The Bosnian waiter at the steakhouse where Svensen sat greeted him cheerily and, without producing a menu, listed some of the Norwegian’s preferred dishes, including a generous cut of wagyu beef. Svensen explained that his full-time focus, recording video feeds of internet gamblers to usher interested viewers through to online casinos themselves, had once been merely a side project. He began to use YouTube and Twitch to garner traffic and eyeballs, and these efforts won him enough recognition that he began attending conferences from London to Las Vegas, Amsterdam to Asia, often as a speaker. “When I realised that it’s a serious and achievable goal to actually end up in my position within years,” he continues confidently, “I did put a lot of effort into making sure that you network and hang out with the right people.” He went to great lengths to stress that “the networking opportunity in Malta is amazing.”
It’s a network that exists, at least in part, thanks to Olga Finkel. She’s a computer scientist from Kharkiv, Ukraine, who long ago moved to Malta for personal reasons she doesn’t race to divulge.
Her 60-person law firm was the first to specialise in servicing internet gambling companies in Malta. It has since helped hundreds of businesses apply for, win – and, during several regulatory disputes, retain – their gaming licences. In a bright orange conference room, she explains her role in designing much of the legislation that governs online gambling in Malta, but she doesn’t hesitate to highlight what she considers past deficiencies in its application.

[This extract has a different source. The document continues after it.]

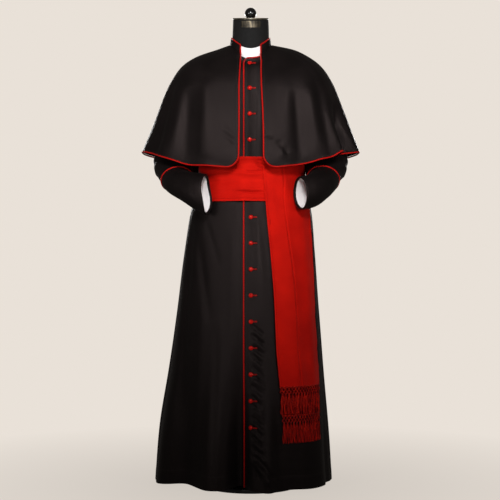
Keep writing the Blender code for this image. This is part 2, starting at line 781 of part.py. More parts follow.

She recalls a time in the mid-2000s when she used to accompany officials from the island’s gambling regulator to buildings that hosted her client’s gaming servers. “There’s all kinds of security cameras everywhere,” she remembers noticing, as the designated functionary went around marking individual servers – each one had to be located in Malta – with numbered stickers, designed to seal them from possible tampering – something that now seems absurd. “Fifteen years ago, the industry was an unruly, impulsive teenager,” she says, suppressing laughter. “Now it’s a responsible adult.” Some firms do see their licences revoked by the island’s regulator, though – are some of the unruly teenagers she mentioned still kicking about? “You can’t guarantee anything 100%, obviously,” Finkel responds. “But by and large, I think it is a very serious regulated industry.” These days, with the use of cloud storage and blockchain, “there is no cash that they give you across the table,” she said of online gaming firms. “It’s not allowed and it’s not possible. Everything is traceable, everything is checked.” Any problems with the island’s international reputation these days are simply “clouds” that will go away at some point. “We just hope,” she says, “it will happen sooner rather than later.”
Outside Finkel’s building, a few yards from the waterfront, a line of boats glints in the heat from a cloudless sky. Across a small dusty park is a kiosk selling chartered water tours around the capital Valletta, visible in the distance on the right. A striking jumble of sandy-coloured buildings on a peninsula, it was constructed in the 16th century by the Knights Hospitaller, a Christian organisation originally established to help sick pilgrims in the Holy Land, which later grew wealthy plundering foreigners’ vessels offshore.